Malignant cancer will probably either be dealt with or kill you on a time scale of 5-10 years, and although mortality rates vary, your chances of surviving many forms of it, particularly if it's caught before it metastasizes, are decent. Yes, there's a chance that it has gone into remission and might come back, but that chance goes down every year it hasn't happened, to the point where you're generally considered 'out of the woods' if you've been cancer free for more than 5 years. It's in many ways an acute disease: you have it, and it either kills you or you get better. Treatment is acutely unpleasant, but unlikely to kill you and although it can leave you with health concerns (if I remember correctly, it can cause osteoporosis in some people), for the most part you are done with it after less than a few years of chemo+radiation therapy.

Compare that to being diagnosed with bipolar disorder at the age of 20. Life expectancy in the US is almost 80. You don't really get better from bipolar disorder: you can be stable for a long time, but you never get to the point where you're considered to be 'out of the woods' with regards to having more mood episodes.

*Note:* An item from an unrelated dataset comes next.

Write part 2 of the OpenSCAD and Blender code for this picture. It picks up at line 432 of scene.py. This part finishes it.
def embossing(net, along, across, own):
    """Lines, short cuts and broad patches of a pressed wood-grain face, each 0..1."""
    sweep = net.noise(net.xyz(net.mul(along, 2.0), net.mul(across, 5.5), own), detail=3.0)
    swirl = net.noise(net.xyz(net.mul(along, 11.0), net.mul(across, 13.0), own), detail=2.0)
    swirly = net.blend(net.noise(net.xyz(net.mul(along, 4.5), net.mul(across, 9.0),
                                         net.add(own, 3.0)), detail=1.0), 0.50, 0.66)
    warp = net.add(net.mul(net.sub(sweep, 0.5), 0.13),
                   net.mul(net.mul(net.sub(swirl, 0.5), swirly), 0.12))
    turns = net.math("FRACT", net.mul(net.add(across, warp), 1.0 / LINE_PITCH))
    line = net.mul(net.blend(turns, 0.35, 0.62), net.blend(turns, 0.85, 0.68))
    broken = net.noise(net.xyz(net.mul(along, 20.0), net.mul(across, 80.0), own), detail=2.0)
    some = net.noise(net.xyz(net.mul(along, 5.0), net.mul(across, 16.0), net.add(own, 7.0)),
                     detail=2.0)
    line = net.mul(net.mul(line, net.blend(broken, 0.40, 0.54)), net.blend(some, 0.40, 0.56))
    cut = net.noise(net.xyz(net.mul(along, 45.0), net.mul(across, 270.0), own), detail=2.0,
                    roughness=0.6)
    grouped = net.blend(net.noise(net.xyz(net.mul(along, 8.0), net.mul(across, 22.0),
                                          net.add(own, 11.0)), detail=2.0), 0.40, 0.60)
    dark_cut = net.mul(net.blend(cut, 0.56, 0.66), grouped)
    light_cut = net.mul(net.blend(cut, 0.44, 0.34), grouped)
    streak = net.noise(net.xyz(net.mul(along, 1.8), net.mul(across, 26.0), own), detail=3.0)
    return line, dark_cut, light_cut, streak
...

That gives 60 years of dealing with a disease that has a high mortality rate and incredibly unpleasant symptoms; mania sounds great until you realize that it can mean experiencing full blown psychosis: walls melting, seeing people where they aren't levels of crazy. About one in three (25% to 50%) of bipolar patients attempt suicide at least once; one in five will die from suicide. As has been pointed out elsewhere, that is a higher death rate than some cancers, and that is -one of- the ways it can kill you.

The treatments, too, although not as immediately unpleasant as chemotherapy, are honestly potentially worse and cause more chronic concerns. They can cause other chronic problems that can kill you (liver failure, weight gain, weight loss, diabetes, thyroid dysfunction, lithium toxicity/lithium, weight gain, diabetes, associated heart issues/depakote+antipsychotics, PCOS in women/depakote) or be debilitating (dystonia, tardive dyskinesia/antipsychotics). It should be a sign of the severity of some symptoms that it's considered an acceptable trade off to have muscle spasms or uncontrollable facial movements for the rest of your life, sometimes in ways that are debilitating enough that you won't be able to walk. Note that these aren't the disease, these are the side effects that're considered 'less bad' than experiencing the actual symptoms of bipolar disorder. Many of them are permanent and will continue even if the medication that caused them is stopped.

These are some of the -common- serious side effects, not all of the common side effects (there are lots of other common ones that effect quality of life, including hair loss, sexual dysfunction, memory failure, etc.). With regards to rarer side effects, lamictal can (rarely; 1 in 1000 or 1 in 10000) cause your skin to fall off, particularly if your dose is increased too quickly.

Schizophrenia is generally worse than bipolar disorder, and the treatments are often similar (less lithium, more antipsychotics).

Both are chronic conditions that, when they are bad, can keep you from working, finding housing or living a normal life for however much longer you live.

I wouldn't wish cancer or bipolar disorder or schizophrenia on anyone. But I'd probably wish for cancer over severe bipolar disorder or schizophrenia.